The backbone of my backup strategy is a dedicated machine running Proxmox Backup Server (PBS). Rather than relying on the Proxmox VE nodes themselves to manage backups, PBS is a standalone system connected to all my PVE environments — giving me a centralized, independent target for all backup jobs.

Every VM and LXC container in the homelab runs on a daily backup schedule. PBS uses a chunk-based, deduplicated storage format, which means it doesn't store a full copy of every VM every day. Instead, it only captures what has changed since the last backup, and deduplicates redundant data across the entire datastore. The result is that daily backups of a full homelab take a fraction of the storage you'd expect. Beyond the scheduled backups, I also take manual snapshots before any major update or significant work on a VM,  a habit that has saved me more than once when an update didn't go as planned.

PBS also runs verification jobs on a regular basis. This is something that often gets overlooked — a backup that can't be restored isn't really a backup. Verification ensures the stored data is intact and recoverable, not just that the job completed without an error.

The real test of any backup system isn't the setup — it's what happens when you actually need it. That moment came recently when one of my mini PCs failed completely, taking an entire PVE environment down with it. I installed Proxmox fresh on a replacement machine, connected it to PBS, and restored the VM server from the last captured backup in under a minute. The restored VM came back with its original configuration intact,  including its IP address and MAC address, which meant the firewall rules and network settings required virtually no adjustment. What could have been a multi-hour rebuild turned into a minor interruption. That experience validated the entire strategy.

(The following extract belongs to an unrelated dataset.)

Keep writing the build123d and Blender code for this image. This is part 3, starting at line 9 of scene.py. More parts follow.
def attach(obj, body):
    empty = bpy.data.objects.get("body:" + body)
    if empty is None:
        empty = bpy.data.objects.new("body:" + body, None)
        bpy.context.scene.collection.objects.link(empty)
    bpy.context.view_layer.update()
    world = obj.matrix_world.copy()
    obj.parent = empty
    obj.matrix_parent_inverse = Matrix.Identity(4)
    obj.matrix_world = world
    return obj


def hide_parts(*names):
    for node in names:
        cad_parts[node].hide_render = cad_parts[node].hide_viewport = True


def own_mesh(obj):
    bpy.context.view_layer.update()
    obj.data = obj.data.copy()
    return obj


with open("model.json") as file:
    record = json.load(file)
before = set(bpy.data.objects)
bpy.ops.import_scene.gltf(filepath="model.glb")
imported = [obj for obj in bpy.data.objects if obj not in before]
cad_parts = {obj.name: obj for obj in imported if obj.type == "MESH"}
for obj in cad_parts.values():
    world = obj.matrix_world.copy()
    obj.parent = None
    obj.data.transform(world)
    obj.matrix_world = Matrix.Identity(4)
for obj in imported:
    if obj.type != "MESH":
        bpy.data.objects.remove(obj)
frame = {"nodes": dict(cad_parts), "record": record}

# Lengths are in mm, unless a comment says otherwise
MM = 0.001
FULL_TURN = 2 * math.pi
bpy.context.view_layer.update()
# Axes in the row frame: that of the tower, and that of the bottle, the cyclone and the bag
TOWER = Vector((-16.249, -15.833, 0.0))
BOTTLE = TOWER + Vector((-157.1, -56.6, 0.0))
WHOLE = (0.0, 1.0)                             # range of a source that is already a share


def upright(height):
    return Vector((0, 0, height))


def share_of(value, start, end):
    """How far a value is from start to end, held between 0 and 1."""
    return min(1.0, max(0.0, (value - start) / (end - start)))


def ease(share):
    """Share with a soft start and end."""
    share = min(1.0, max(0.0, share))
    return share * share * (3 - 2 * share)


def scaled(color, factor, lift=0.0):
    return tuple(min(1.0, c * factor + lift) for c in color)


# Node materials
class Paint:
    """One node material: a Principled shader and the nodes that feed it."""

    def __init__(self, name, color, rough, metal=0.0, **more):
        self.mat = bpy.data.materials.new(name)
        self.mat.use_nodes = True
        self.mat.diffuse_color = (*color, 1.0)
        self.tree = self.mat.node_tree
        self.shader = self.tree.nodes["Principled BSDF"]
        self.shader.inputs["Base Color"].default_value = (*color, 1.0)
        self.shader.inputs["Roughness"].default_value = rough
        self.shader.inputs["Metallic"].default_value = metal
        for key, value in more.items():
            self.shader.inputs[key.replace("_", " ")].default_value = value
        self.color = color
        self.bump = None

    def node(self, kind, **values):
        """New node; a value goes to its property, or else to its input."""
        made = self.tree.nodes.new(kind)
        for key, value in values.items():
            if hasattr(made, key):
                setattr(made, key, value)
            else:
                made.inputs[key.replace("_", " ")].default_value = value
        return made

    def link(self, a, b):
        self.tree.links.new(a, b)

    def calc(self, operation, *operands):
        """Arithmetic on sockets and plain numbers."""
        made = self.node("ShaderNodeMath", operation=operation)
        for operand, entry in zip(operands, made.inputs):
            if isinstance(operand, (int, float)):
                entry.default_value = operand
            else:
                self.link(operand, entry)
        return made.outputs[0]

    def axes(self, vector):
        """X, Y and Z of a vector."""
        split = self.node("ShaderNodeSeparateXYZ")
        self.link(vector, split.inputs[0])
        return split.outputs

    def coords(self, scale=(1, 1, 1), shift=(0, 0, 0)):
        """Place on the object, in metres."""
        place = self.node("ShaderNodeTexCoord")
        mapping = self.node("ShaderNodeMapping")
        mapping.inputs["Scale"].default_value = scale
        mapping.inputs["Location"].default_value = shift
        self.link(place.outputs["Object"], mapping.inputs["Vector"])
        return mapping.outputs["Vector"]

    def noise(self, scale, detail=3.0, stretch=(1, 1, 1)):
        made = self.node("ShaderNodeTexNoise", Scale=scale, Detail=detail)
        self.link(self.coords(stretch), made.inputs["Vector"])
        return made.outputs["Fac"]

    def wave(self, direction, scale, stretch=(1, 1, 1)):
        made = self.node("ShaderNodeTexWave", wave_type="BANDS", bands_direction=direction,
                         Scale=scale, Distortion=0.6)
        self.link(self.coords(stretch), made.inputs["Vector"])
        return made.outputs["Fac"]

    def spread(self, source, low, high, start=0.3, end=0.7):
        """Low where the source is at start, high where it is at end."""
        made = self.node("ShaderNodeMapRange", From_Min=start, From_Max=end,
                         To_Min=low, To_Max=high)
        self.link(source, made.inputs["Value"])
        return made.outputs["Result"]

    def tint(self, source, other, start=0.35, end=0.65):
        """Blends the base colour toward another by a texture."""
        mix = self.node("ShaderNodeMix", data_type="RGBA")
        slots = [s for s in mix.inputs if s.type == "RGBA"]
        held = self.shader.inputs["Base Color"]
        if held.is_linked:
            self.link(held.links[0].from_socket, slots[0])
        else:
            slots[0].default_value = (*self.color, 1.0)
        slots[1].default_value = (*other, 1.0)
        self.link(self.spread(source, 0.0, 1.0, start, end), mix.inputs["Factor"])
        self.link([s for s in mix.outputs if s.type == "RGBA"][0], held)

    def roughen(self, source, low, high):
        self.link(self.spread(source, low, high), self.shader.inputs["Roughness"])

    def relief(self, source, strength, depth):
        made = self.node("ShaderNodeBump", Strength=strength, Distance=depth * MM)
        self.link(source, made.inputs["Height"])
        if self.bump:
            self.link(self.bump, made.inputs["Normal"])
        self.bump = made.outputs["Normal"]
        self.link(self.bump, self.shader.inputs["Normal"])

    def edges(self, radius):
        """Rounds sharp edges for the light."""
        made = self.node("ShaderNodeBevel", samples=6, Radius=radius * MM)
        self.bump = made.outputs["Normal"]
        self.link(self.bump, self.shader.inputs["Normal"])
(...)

Off-Site and Secondary Storage

PBS on a single machine is a strong first layer, but it's still a single point of failure. To add another layer of resilience, I connected PBS to my Synology NAS as a secondary backup target. Once a week, PBS syncs the last ten backup sets to the Synology, giving me a secondary copy that survives even if the PBS machine itself were to fail.

The Synology adds its own layers of protection on top of that. It runs its own snapshot schedule, has replication capabilities, and maintains a copy to a dedicated physical storage drive. This creates a layered approach where each tier covers the failure scenario of the one above it,  PBS covers daily recovery, the Synology covers PBS-level failures, and the physical drive covers the Synology.